Rows from a 3D modeling dataset |
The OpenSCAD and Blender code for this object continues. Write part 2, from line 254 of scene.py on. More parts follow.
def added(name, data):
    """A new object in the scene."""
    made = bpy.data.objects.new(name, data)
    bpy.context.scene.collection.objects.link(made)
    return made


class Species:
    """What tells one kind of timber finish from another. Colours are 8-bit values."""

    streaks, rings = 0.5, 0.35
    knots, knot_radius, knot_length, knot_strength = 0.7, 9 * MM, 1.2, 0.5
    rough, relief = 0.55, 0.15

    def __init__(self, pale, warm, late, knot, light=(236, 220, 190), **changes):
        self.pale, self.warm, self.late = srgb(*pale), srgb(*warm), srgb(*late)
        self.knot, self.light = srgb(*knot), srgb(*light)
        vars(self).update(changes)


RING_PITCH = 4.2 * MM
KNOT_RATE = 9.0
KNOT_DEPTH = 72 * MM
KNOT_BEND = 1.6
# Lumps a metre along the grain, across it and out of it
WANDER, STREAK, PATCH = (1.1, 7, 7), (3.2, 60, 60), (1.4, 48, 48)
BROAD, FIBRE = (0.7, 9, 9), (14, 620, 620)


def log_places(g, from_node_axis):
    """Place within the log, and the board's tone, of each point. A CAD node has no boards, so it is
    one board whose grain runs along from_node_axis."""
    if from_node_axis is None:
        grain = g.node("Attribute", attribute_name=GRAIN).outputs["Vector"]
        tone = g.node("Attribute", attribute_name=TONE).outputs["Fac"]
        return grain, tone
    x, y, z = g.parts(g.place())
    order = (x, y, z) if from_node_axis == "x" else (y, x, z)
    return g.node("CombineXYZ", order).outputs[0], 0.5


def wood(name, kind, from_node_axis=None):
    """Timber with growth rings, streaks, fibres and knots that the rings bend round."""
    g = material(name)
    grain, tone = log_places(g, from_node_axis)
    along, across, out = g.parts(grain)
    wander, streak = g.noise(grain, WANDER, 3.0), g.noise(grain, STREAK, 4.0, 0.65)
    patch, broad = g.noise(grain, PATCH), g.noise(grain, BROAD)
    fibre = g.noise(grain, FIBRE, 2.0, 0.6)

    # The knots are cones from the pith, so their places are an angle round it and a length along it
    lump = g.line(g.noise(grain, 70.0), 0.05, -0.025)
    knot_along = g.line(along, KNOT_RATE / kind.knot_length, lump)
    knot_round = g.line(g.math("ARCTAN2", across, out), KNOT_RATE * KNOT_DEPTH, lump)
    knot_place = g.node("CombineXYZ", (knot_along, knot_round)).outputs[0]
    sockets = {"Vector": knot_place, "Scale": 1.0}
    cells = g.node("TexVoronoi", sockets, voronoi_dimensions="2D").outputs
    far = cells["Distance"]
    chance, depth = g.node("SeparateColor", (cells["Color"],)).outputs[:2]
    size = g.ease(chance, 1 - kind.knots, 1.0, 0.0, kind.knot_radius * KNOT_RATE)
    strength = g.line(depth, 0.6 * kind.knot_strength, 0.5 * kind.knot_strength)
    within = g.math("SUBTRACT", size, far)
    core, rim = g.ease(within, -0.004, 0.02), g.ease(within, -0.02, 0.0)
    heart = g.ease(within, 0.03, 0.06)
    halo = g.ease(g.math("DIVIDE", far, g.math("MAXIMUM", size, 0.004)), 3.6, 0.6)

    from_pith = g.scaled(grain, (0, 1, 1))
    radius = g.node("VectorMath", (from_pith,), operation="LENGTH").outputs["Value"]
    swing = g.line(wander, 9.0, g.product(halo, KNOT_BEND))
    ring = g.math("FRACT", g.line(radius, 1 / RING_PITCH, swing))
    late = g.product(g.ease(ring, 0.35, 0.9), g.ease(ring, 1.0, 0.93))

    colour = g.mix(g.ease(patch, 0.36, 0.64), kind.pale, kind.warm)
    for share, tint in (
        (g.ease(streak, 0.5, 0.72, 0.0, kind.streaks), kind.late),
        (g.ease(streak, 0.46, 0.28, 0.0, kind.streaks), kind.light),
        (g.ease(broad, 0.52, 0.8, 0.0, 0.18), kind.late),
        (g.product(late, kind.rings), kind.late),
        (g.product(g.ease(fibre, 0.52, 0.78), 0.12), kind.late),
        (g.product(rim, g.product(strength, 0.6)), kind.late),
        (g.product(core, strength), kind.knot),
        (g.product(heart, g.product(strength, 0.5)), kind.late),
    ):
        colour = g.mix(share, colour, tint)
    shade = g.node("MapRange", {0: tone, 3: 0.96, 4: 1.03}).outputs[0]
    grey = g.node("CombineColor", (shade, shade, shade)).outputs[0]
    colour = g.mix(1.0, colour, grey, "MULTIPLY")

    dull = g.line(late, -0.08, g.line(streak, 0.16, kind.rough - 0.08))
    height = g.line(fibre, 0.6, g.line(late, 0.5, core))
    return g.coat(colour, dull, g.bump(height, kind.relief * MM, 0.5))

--

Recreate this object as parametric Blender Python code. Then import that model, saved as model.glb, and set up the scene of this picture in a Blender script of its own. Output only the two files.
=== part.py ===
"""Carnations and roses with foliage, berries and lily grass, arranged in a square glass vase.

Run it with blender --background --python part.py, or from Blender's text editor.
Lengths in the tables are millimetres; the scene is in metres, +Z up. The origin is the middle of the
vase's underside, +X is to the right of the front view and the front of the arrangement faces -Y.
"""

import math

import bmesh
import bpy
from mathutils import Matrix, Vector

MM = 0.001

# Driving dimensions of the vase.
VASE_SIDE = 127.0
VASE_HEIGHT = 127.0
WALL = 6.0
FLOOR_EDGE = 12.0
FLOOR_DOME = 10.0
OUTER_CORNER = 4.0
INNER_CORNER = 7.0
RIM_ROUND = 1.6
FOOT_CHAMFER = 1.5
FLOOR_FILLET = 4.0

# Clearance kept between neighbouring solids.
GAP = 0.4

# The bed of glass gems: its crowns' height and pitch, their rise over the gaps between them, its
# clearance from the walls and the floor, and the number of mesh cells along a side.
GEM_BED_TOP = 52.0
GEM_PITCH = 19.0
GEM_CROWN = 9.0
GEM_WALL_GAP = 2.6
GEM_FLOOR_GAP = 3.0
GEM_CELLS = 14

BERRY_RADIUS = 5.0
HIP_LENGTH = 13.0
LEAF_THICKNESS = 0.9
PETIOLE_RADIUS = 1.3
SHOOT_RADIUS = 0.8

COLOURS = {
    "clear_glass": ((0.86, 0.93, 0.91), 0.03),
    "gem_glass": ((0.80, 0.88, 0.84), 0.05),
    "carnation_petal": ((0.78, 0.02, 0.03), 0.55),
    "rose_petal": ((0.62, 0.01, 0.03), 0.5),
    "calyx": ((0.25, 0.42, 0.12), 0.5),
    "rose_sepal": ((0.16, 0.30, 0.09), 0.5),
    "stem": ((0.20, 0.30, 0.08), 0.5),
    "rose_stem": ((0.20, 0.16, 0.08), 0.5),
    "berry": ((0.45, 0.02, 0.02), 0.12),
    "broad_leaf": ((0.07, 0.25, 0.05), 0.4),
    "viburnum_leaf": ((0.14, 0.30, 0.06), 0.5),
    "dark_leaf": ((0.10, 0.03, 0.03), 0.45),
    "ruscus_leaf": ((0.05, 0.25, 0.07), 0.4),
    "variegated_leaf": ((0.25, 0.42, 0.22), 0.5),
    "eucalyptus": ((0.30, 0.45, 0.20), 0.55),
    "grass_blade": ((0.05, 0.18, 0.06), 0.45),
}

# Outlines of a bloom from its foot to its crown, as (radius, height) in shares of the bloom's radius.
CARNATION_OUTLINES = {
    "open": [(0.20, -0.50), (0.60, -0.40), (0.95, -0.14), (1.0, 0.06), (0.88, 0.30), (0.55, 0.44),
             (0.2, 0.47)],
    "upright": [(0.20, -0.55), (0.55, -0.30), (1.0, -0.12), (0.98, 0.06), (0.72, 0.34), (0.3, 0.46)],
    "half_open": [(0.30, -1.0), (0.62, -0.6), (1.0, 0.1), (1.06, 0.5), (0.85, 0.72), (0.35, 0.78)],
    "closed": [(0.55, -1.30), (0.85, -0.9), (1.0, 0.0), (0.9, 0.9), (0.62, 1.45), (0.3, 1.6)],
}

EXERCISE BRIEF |
Where a line of the material above holds the string "parts", copy that line.

FULL RESPONSE |
The OpenSCAD and Blender code for this object continues. Write part 2, from line 254 of scene.py on. More parts follow.
    x, y, z = g.parts(g.place())
    along, across, out = g.parts(grain)